The experiment also used the University's GEKKO XII laser. The GEKKO XII is a high-power neodymium-doped glass laser system operating at 1053 nm. Both the PW laser and the GEKKO XII are seeded with a 1-nJ pulse. In the GEKKO XII, oscillator output of up to 10 mJ goes through a preamplifier chain, after which it is divided into the 12 beams, each of which is amplified and expanded to a clear aperture of 35 cm. The resultant 1.2 ns pulses correspond to a spatial length of 3 to 60 cm.
The front end referred to by Shiraga includes a neodymium-doped glass oscillator, a pulse stretcher, and an optically parametric chirped pulse amplifier (OPCPA) that provides 20 mJ of output with a 6 nm bandwidth. The OPCPA ensures that the pulse duration does not lengthen appreciably during the amplification process. "We transported the output beam to a target room, where we used a deformable mirror to compensate for any phase distortions on the wave front," Shiraga says.

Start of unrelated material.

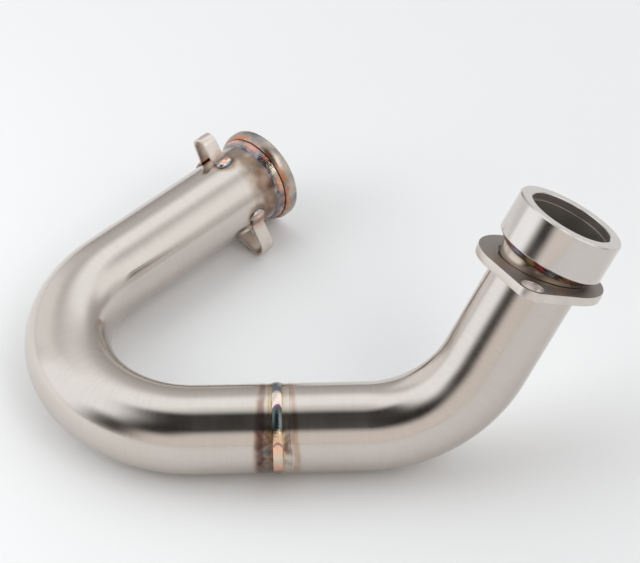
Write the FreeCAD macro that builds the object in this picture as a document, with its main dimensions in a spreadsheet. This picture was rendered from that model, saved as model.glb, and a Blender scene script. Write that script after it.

In the fast-ignition process, the pulse that produces the spherical irradiance that compresses the target must be synchronized with the fast-heating pulse that ignites the target such that the fast-heating pulse impinges on the target while it is still compressed. The Kodama team used nine of the 12 GEKKO XII beam lines to provide the compression pulse. The PW laser provided the fast-heating pulse, as well as the seed pulse for beam lines generating the compression pulse. By seeding the GEKKO XII beams with part of the fast-heating pulse, they ensured the required synchronization. "As a result, then, the PW laser beam can illuminate the imploded core plasma we used in our experiment to within ±10 ps accuracy," Shiraga says.
The beam lines were important, but most critical was the design of the target, a shell 500 µm in diameter with walls 7-µm thick. "For the fast-heating pulse to drill its way in [to the target core] requires a lot of energy," says Henry Hutchinson, director of the Central Laser Facility at Rutherford Appleton. To circumvent this requirement, the team embedded a gold cone in the pellet, creating a conical vacancy on one side. "When you apply those compression pulses to it, all the bits move in radially and the vacancy where you placed the gold cone stays. So now you've got a cone giving you passage toward the center and you can therefore send a laser pulse through that hole without having the problem of drilling the hole, which would have needed a lot more power and energy." This was the innovation that allowed them to test ICF with existing lasers.
Using the nine GEKKO beamlines to provide 2.5 kJ each in 1.2-ns flattop pulses at 527 nm, Kodama's team imploded the target pellet. It collapsed into the tip of the cone, becoming a cloud of plasma. The team then sent a second, 0.5 PW fast-heating pulse through the gold cone to generate energetic electrons at the end of the cone. The cone focused the laser energy, causing the plasma to be heated and fusion reactions to occur in the compressed plasma between some of its deuterium nuclei.
"We detected neutron enhancement at about three orders of magnitude at 0.5 PW, compared with neutrons obtained without a heating pulse," says Shiraga. Specifically, they observed the enhancement during the stagnation time (the time during which the compressed plasma remains its high density state) of the imploded plasma (±40 ps). Such a long period could relax the short pulse requirements for the fast-heating laser. "The period necessary to heat the target sufficiently corresponds to the stagnation time and that suggests we could increase the heating laser's energy and use it to ignite fuel with a pulse of 10 to 20 ps or more," Shiraga continues. "I think that means we may possibly be able to ignite compressed deutrium-tritium plasma with fast-ignition petawatt lasers relatively inexpensively."
"This is regarded as a very important result worldwide because it shows rather efficient coupling of short pulse laser energy to the ignition spark," says Mike Key, director of petawatt science at Lawrence Livermore National Laboratory (Livermore, CA). "If this effect can be maintained on scaling up to ignition, all of the potential benefits of this new technique of fast ignition could be obtained, which may open the way toward inertial fusion energy."